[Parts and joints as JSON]
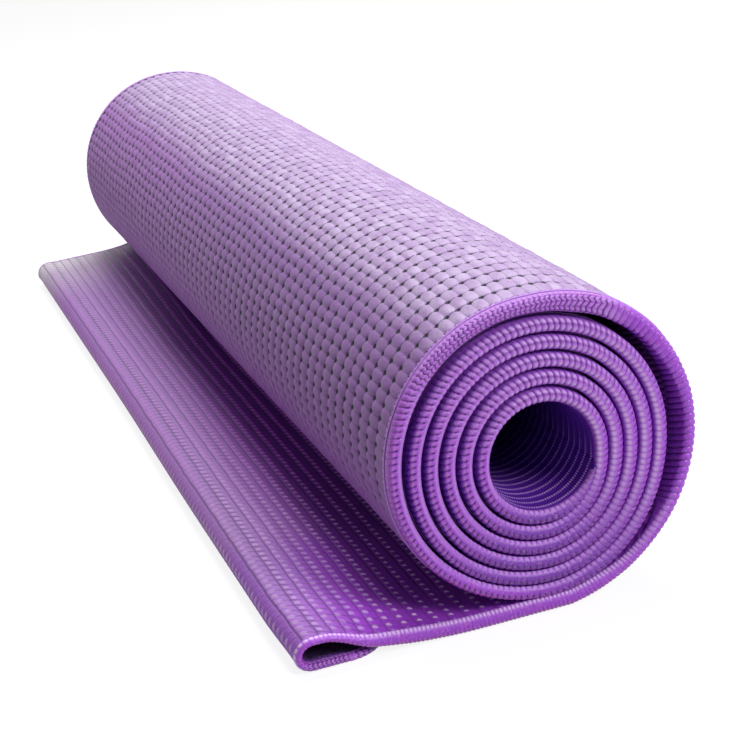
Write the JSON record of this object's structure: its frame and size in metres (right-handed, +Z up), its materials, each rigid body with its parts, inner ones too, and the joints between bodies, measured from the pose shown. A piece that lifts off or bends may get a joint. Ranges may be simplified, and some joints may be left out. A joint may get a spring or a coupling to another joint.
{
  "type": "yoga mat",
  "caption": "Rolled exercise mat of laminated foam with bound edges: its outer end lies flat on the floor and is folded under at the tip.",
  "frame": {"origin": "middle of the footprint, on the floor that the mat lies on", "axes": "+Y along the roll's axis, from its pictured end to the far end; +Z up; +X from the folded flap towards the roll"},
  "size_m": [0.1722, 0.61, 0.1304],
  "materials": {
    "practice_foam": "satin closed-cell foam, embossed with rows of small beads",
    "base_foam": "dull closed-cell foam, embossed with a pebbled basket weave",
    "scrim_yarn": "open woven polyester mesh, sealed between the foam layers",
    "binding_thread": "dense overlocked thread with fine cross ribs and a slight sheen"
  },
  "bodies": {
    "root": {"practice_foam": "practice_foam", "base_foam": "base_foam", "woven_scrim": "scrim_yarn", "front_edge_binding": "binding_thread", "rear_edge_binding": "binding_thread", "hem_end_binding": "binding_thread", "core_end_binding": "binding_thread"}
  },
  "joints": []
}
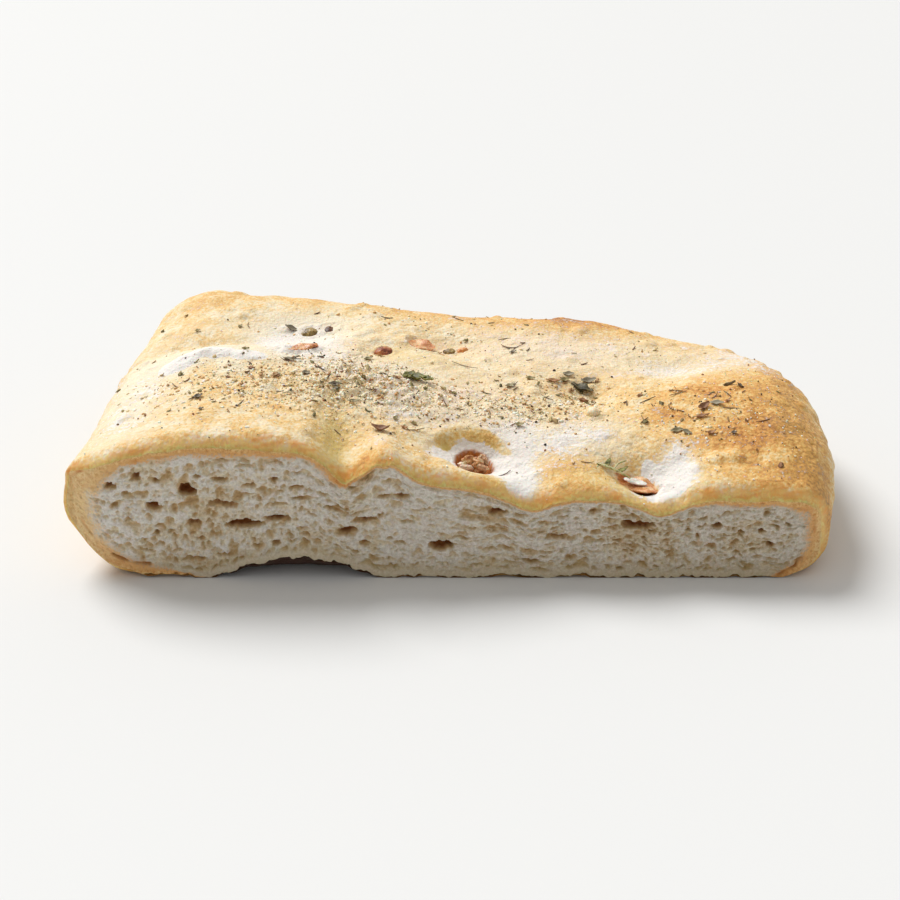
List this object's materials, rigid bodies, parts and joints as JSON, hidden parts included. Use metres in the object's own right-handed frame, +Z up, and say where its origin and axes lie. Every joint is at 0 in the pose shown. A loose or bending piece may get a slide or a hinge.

Given task: Would you give the material above again, complete and exact?

Problem solution:
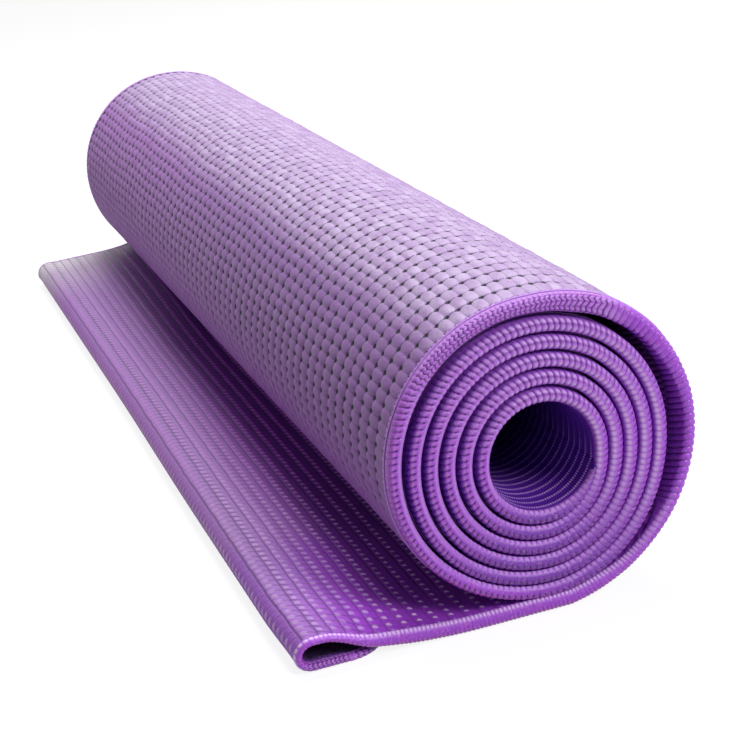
Write the JSON record of this object's structure: its frame and size in metres (right-handed, +Z up), its materials, each rigid body with its parts, inner ones too, and the joints between bodies, measured from the pose shown. A piece that lifts off or bends may get a joint. Ranges may be simplified, and some joints may be left out. A joint may get a spring or a coupling to another joint.
{
  "type": "yoga mat",
  "caption": "Rolled exercise mat of laminated foam with bound edges: its outer end lies flat on the floor and is folded under at the tip.",
  "frame": {"origin": "middle of the footprint, on the floor that the mat lies on", "axes": "+Y along the roll's axis, from its pictured end to the far end; +Z up; +X from the folded flap towards the roll"},
  "size_m": [0.1722, 0.61, 0.1304],
  "materials": {
    "practice_foam": "satin closed-cell foam, embossed with rows of small beads",
    "base_foam": "dull closed-cell foam, embossed with a pebbled basket weave",
    "scrim_yarn": "open woven polyester mesh, sealed between the foam layers",
    "binding_thread": "dense overlocked thread with fine cross ribs and a slight sheen"
  },
  "bodies": {
    "root": {"practice_foam": "practice_foam", "base_foam": "base_foam", "woven_scrim": "scrim_yarn", "front_edge_binding": "binding_thread", "rear_edge_binding": "binding_thread", "hem_end_binding": "binding_thread", "core_end_binding": "binding_thread"}
  },
  "joints": []
}
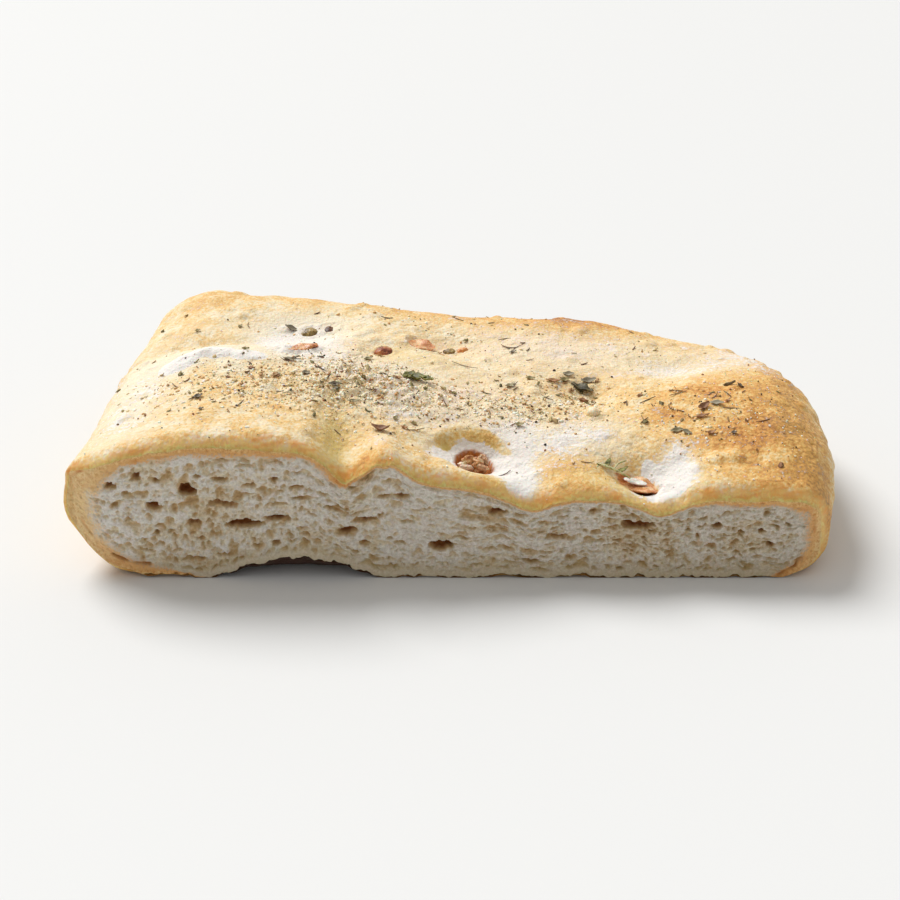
List this object's materials, rigid bodies, parts and joints as JSON, hidden parts included. Use metres in the object's own right-handed frame, +Z up, and say where its origin and axes lie. Every joint is at 0 in the pose shown. A loose or bending piece may get a slide or a hinge.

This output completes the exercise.